Because the central nervous system is so important, it has a special security barrier that keeps things out called the blood-brain barrier. Although oxygen and important nutrients can still get through, many things are kept out, to make sure it is kept safe. This is an important difference between the CNS and the peripheral nervous system.


What is the peripheral nervous system?

The peripheral nervous system does all the down-to-earth work. It's the peripheral nerves which stretch into every part of the body to do the two main things which nerves do: sense things, and bring about a change. Nerves come in two major types - afferent and efferent nerves, which mean they are either sending messages back to the central nervous system, or they're getting messages from the central nervous system to take back out to the periphery.

Peripheral nerves often take similar routes to blood vessels, joined together with arteries and veins in neurovascular bundles. This means they are able to use the same safe routes to get to a particular location. Unfortunately there isn't always a safe route, and sometimes nerves are prone to damage. A nerve running around the elbow called the ulnar nerve is especially prone, and it's that nerve which you knock when you 'hit your funny bone'.


What is the somatic nervous system?

The somatic nervous system is the bit of the peripheral nervous system that you are aware of - the 'conscious' nervous system. When you feel pain, it's because your somatic nervous system has been activated. When you move your hand, it's because your somatic nervous system has moved it.


What is the autonomic nervous system?

The autonomic nervous system is the "automatic" bit of your peripheral nervous system. It's the bit which does things without you being consciously aware - like changing the rate that your heart beats, and making your pupils change size in order to focus. I can't make my heart beat go down or make my pupils smaller just by concentrating on them - it's my autonomic nervous system that handles that.

The autonomic nervous system is basically split into two major parts - the sympathetic nervous system and the parasympathetic nervous system.


What is the sympathetic nervous system?

The sympathetic nervous system is the part of the autonomic nervous system which makes you ready for a battle. It's known as the 'Fight-flight' or 'Fright-fight-flight' system - so it brings about those things which would happen if you were frightened, if you needed to run away, or if you were going to get into a fight. It doesn't throw the punches for you, but it gets your heart beating and stimulates adrenaline release so that you've got the energy and power to 'punch beyond your weight' - and hopefully survive the battle!


What is the parasympathetic nervous system?

The parasympathetic nervous system is the part of the autonomic nervous system which handles what goes on when you're relaxed. Someone once told me that imagine relaxing after a big meal in front of the fire in a dark room - that's when your autonomic nervous system kicks.

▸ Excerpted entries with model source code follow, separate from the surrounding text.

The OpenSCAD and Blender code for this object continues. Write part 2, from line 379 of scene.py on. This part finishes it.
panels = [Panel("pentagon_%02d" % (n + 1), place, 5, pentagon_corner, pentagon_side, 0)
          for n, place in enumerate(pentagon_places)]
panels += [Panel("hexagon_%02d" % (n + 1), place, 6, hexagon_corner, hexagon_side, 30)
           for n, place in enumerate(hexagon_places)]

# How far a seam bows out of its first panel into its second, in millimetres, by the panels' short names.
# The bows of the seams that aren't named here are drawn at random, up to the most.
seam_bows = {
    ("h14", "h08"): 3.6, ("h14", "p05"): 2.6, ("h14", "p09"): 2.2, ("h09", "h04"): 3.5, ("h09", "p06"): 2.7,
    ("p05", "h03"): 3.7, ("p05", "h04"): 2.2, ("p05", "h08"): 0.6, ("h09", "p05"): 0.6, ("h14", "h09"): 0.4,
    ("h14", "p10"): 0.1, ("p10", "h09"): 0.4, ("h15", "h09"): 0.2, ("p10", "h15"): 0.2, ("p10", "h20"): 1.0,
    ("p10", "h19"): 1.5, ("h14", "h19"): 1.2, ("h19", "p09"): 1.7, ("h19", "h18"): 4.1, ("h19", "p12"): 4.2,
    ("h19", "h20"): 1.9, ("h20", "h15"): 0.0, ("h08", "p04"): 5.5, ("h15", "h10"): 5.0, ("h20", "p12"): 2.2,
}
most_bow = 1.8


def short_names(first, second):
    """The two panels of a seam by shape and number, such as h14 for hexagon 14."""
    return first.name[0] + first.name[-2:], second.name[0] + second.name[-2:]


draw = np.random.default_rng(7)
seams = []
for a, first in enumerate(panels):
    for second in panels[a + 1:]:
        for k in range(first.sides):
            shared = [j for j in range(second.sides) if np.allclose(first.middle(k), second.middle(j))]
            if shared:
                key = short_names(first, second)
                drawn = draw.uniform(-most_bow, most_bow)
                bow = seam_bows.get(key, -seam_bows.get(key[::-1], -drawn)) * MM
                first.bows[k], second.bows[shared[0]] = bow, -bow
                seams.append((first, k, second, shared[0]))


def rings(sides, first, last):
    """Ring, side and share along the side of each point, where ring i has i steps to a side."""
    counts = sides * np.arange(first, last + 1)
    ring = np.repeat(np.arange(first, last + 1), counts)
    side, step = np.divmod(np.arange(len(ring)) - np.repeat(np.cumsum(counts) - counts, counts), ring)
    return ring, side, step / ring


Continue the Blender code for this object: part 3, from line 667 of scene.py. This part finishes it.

If the sympathetic nervous system is the 'Fright-flight-fight' nervous system, then the parasympathetic nervous system is the 'Rest-n-digest' system. It manages the functions that aren't quite as urgent - still important, but it doesn't matter if they get held up for a few minutes. It's the kind of job you'd give to the new kid on the block; you still need to trust them, but it doesn't matter too much if it takes them a while to do it. The main functions are processing food, and getting rid of waste (urine and poo!).


What is an afferent nerve?

An afferent nerve is one which takes a signal towards the central nervous system. When we're talking about sensory nerves, we're talking about afferent nerves - they are basically the same thing. A receptor or sensory organ realises something is going on, and transmits a signal through an afferent nerve through to the spinal cord and brain. One way to remember afferent nerves is that they arrive in the CNS.


What is an efferent nerve?

An efferent nerve is one which takes a signal away from the central nervous system. Motor nerves are efferent nerves, but you also get nerves going to places like the salivary glands to cause them to produce saliva, and these are still efferent nerves. I remember that efferent nerves want to have an effect. Another way of remembering them is that efferent nerves exit the CNS.